Harvard's endowment rose to $37.6 billion on returns of 5.8 percent in the 2015 fiscal year, beating most of its internal benchmarks and the general market indices but lagging behind notable peer institutions such as MIT and Stanford.
The annual returns, reported by Harvard Management Company president and chief executive officer Stephen Blyth in a letter to alumni that was released Tuesday, were the first issued under Blyth’s leadership, less than a year after he took over in January to high expectations.
While some peer institutions have yet to release their returns, Harvard’s investment gains were again outpaced by Stanford and MIT, whose endowments saw returns of 7 and 13.2 percent, respectively. Harvard beat the University of Texas system’s returns of 3.4 percent and the Standard and Poor’s 500 index of 4.5 percent over the same period.
In his letter on Tuesday, Blyth outlined an overhauled investment approach and plans to rework HMC’s compensation to tie bonuses more to the fund's overall progress. As he took office mid-fiscal year, and because large institutional investors deal with significant illiquidity, Blyth is likely still implementing major aspects of his approach.

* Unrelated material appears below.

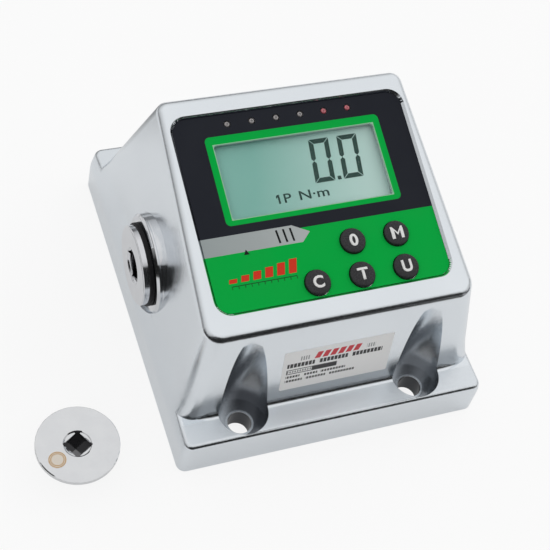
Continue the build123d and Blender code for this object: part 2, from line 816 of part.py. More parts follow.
lead_radius = 1.25
sensor_plug = panel_plane(connector_depth, connector_row, sensor_lead_x).origin
battery_plug = panel_plane(connector_depth, connector_row, battery_lead_x).origin
sensor_lead_points = [
    (sensor_lead_x, port_y + waist_width / 2, port_z),
    (sensor_lead_x, 26, port_z),
    (sensor_lead_x, 32, 58),
    (sensor_lead_x, 29.9, 72.4),
    (sensor_lead_x, sensor_plug.Y, sensor_plug.Z),
]
battery_lead_points = [
    (battery_lead_x, bay_depth / 2 + tray_wall, 14),
    (battery_lead_x, 41, 14),
    (battery_lead_x, 48, 25),
    (battery_lead_x, 48.5, 42),
    (battery_lead_x, 41, 57),
    (battery_lead_x, 30.7, 70),
    (battery_lead_x, battery_plug.Y, battery_plug.Z),
]
make_lead(sensor_lead_points, lead_radius, "sensor_cable")
make_lead(battery_lead_points, lead_radius, "battery_cable")

# Loose adapter: square shank down, face disc up, a smaller square socket in the disc
turn = radians(adapter_turn)
adapter_top = adapter_shank_length + adapter_disc_thickness
ball_radius = 1.6
ball_height = 4.6
ball_stand_out = 0.5
ball_reach = adapter_shank / 2 + ball_stand_out - ball_radius


def adapter_plane(height):
    """Level plane on the adapter's axis, turned with its shank."""
    return Plane(
        origin=(adapter_x, adapter_y, height), x_dir=(cos(turn), sin(turn), 0), z_dir=(0, 0, 1)
    )


def across_shank(reach):
    """Plane facing out of the shank's ball side, at a distance from the axis."""
    origin = (adapter_x + reach * cos(turn), adapter_y + reach * sin(turn), ball_height)
    return Plane(origin=origin, x_dir=(0, 0, 1), z_dir=(cos(turn), sin(turn), 0))


with BuildPart() as adapter:
    with BuildSketch(adapter_plane(0)):
        Rectangle(adapter_shank, adapter_shank)
    extrude(amount=adapter_shank_length)
    chamfer(adapter.edges().group_by(Axis.Z)[0], 1)
    with BuildSketch(adapter_plane(adapter_shank_length)):
        Circle(adapter_disc_radius)
    extrude(amount=adapter_disc_thickness)
    chamfer(adapter.edges().filter_by(GeomType.CIRCLE), 0.4)
    with BuildSketch(adapter_plane(adapter_top - adapter_socket_depth)):
        Rectangle(adapter_socket_width, adapter_socket_width)
    extrude(amount=adapter_socket_depth, mode=Mode.SUBTRACT)
    with BuildSketch(adapter_plane(adapter_top)):
        Circle(7)
    with BuildSketch(adapter_plane(adapter_top - 1)):
        Circle(6)
    loft(mode=Mode.SUBTRACT)
    with BuildSketch(across_shank(1)):
        Circle(ball_radius + running_gap)
    extrude(amount=8, mode=Mode.SUBTRACT)
finish(adapter, "adapter")

with BuildPart() as detent_ball:
    with Locations(across_shank(ball_reach)):
        Sphere(ball_radius)
finish(detent_ball, "detent_ball")

with BuildPart() as detent_spring:
    with BuildSketch(across_shank(ball_reach - ball_radius - 1.6)):
        Circle(1.3)
        Circle(0.9, mode=Mode.SUBTRACT)
    extrude(amount=1.6)
finish(detent_spring, "detent_spring")

# Round sticker on the disc, near the rim
with BuildPart() as adapter_seal:
    with BuildSketch(Plane.XY.offset(adapter_top)):
        with Locations((adapter_x - 11.1, adapter_y - 6)):
            Circle(4.3)
    extrude(amount=0.1)
finish(adapter_seal, "adapter_seal")
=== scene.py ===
import json
from math import cos, pi, radians, sin

import bpy
from mathutils import Matrix, Vector

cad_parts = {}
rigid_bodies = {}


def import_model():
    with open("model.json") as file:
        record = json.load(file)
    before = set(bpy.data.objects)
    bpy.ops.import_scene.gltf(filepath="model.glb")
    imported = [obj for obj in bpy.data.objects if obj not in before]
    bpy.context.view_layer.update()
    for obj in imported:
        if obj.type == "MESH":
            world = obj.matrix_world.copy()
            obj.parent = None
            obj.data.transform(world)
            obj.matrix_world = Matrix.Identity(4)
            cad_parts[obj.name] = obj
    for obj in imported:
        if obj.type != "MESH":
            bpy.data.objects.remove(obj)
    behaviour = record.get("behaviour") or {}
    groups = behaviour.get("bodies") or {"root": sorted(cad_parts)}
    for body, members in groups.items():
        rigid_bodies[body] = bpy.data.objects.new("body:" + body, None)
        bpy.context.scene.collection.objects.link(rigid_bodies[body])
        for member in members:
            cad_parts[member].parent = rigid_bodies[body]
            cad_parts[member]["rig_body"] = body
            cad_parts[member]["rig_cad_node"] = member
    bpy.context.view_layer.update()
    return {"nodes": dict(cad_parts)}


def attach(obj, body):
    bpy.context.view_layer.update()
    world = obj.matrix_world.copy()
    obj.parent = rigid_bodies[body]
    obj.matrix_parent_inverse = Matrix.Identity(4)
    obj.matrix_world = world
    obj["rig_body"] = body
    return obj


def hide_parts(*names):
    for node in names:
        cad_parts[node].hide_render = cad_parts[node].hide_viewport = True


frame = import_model()
nodes = frame["nodes"]
mm = 0.001

# Housing: one pressure die casting with its foot flanges, bolt pockets and port boss.
# The alloy is shot blasted, polished lightly and plated, so flats are satin and the
# blasted grain still shows where the edges turn dark.


class Wire:
    """One output of a node. Arithmetic on it adds the Math nodes that do it."""

    def __init__(self, finish, socket):
        self.finish = finish
        self.socket = socket

    def maths(self, operation, *values):
        return self.finish.node("ShaderNodeMath", {"operation": operation}, (self, *values))

    def __add__(self, other):
        return self.maths("ADD", other)

    def __radd__(self, other):
        return self.maths("ADD", other)

    def __sub__(self, other):
        return self.maths("SUBTRACT", other)

    def __rsub__(self, other):
        return self.finish.node("ShaderNodeMath", {"operation": "SUBTRACT"}, (other, self))

    def __mul__(self, other):
        return self.maths("MULTIPLY", other)

    def __rmul__(self, other):
        return self.maths("MULTIPLY", other)

    def __truediv__(self, other):
        return self.maths("DIVIDE", other)

    def __abs__(self):
        return self.maths("ABSOLUTE")

    def __gt__(self, other):
        return self.maths("GREATER_THAN", other)

    def __lt__(self, other):
        return self.maths("LESS_THAN", other)

    def distance(self, other):
        """Length of the line whose two legs are this value and another."""
        return (self * self + other * other).maths("SQRT")

    def fraction(self):
        return self.maths("FRACT")

    def highest(self, other):
        return self.maths("MAXIMUM", other)

    def between(self, low, high):
        """1 where the value lies between two numbers, and 0 elsewhere."""
        return (self > low) * (self < high)


class Finish:
    """A material with one Principled shader, and a method that adds what feeds it."""

    def __init__(self, name, **constants):
        self.material = bpy.data.materials.new(name)
        self.material.use_nodes = True
        self.tree = self.material.node_tree
        self.shader = self.tree.nodes["Principled BSDF"]
        for socket_name, value in constants.items():
            self.shader.inputs[socket_name.replace("_", " ")].default_value = value

    def node(self, kind, settings, inputs, output=0):
        """Add a node, set its settings, then give its sockets values or links."""
        made = self.tree.nodes.new(kind)
        for name, value in settings.items():
            setattr(made, name, value)
        pairs = inputs.items() if isinstance(inputs, dict) else enumerate(inputs)
        for name, value in pairs:
            if isinstance(value, Wire):
                self.tree.links.new(value.socket, made.inputs[name])
            else:
                made.inputs[name].default_value = value
        return Wire(self, made.outputs[output])

    def place(self):
        """Position on the object, as a vector, in metres."""
        return self.node("ShaderNodeTexCoord", {}, {}, "Object")

    def split(self, vector):
        """The three numbers of a vector."""
        parts = self.node("ShaderNodeSeparateXYZ", {}, (vector,)).socket.node.outputs
        return [Wire(self, part) for part in parts]

    def axes(self):
        """Position on the object as three numbers, in millimetres."""
        return [part * (1 / mm) for part in self.split(self.place())]

    def noise(self, size, detail=2.0, roughness=0.5, vector=None):
        """Noise whose lumps are about one size across, in metres."""
        inputs = {
            "Vector": vector or self.place(),
            "Scale": 1 / size,
            "Detail": detail,
            "Roughness": roughness,
        }
        return self.node("ShaderNodeTexNoise", {}, inputs, "Fac")

    def spread(self, wire, low, high, out_low, out_high):
        """Stretch a range of a value to another range, held at both ends."""
        inputs = {
            "Value": wire,
            "From Min": low,
            "From Max": high,
            "To Min": out_low,
            "To Max": out_high,
        }
        return self.node("ShaderNodeMapRange", {}, inputs)

    def mix(self, factor, first, second):
        """Blend two colours."""
        inputs = {
            0: factor,
            6: first if isinstance(first, Wire) else (*first, 1),
            7: second if isinstance(second, Wire) else (*second, 1),
        }
        return self.node("ShaderNodeMix", {"data_type": "RGBA"}, inputs, 2)

    def bump(self, height, strength, distance):
        """Turn a height into a normal for the shader."""
        inputs = {"Height": height, "Strength": strength, "Distance": distance}
        self.feed("Normal", self.node("ShaderNodeBump", {}, inputs))

    def feed(self, socket_name, wire):
        self.tree.links.new(wire.socket, self.shader.inputs[socket_name])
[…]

Even so, however, the endowment’s meager performance comes as Harvard is mounting a major fundraising campaign, which has increased scrutiny on the fund’s returns.
HMC’s returns in real estate this year exceeded expectations, with a return of 19.4 percent, beating internal benchmarks by 7.9 percent, the highest of all asset classes. Real estate investments compose 12 percent of Harvard’s portfolio. The critical aspect of real estate’s success in FY 2015 lies in Harvard’s direct real estate investment program managed internally by HMC, which returned 35.5 percent.
But HMC performed extremely poorly in the “absolute return” asset class, which consists of outside investments to hedge funds. The class returned 0.1 percent, missing the internal benchmark of 3.5 percent, the only asset class that fell short of internal benchmarks. Blyth wrote that the main reasons for the failure in absolute return were failures of outside managers and major losses in shipping investments.
Within private equity, led by Richard L. Hall ’90, HMC returned 11.8 percent, beating HMC-set benchmarks by 1.1 percent. The private equity division’s venture capital investments returned 29.6 percent, driven by technology and biotech investments.
While Blyth highlighted the success of U.S. public equities, which returned 12.4 percent and beat its benchmark by 5.2 percent, HMC took a haircut on equities in foreign and emerging market equities, which experienced negative returns of -1.8 percent and -2.2 percent, respectively. Blyth rationalized the hits in those two classes, writing that “strength of the U.S. dollar versus other currencies led to lower nominal returns in developed and emerging markets.”
The Management Company returned 15.4 percent in FY 2014, but these returns still were behind the average 16.5 percent returns of peer academic institutions with endowments of more than $1 billion. According to Blyth’s letter, HMC placed fourth in five-year annualized endowment returns of America’s top 10 largest endowments from FY 2011 through FY 2014.
This poor performance relative to peer institutions had been a common theme for HMC under the tenure of Jane L. Mendillo, who stepped down from her position as CEO in late 2014. Just after Mendillo took over the helm of HMC in 2008, the global financial crisis hit Harvard particularly hard. The endowment lost $11 billion and Mendillo spent much of her tenure creating liquidity to meet budgetary shortfalls, especially within the Faculty of Arts and Sciences.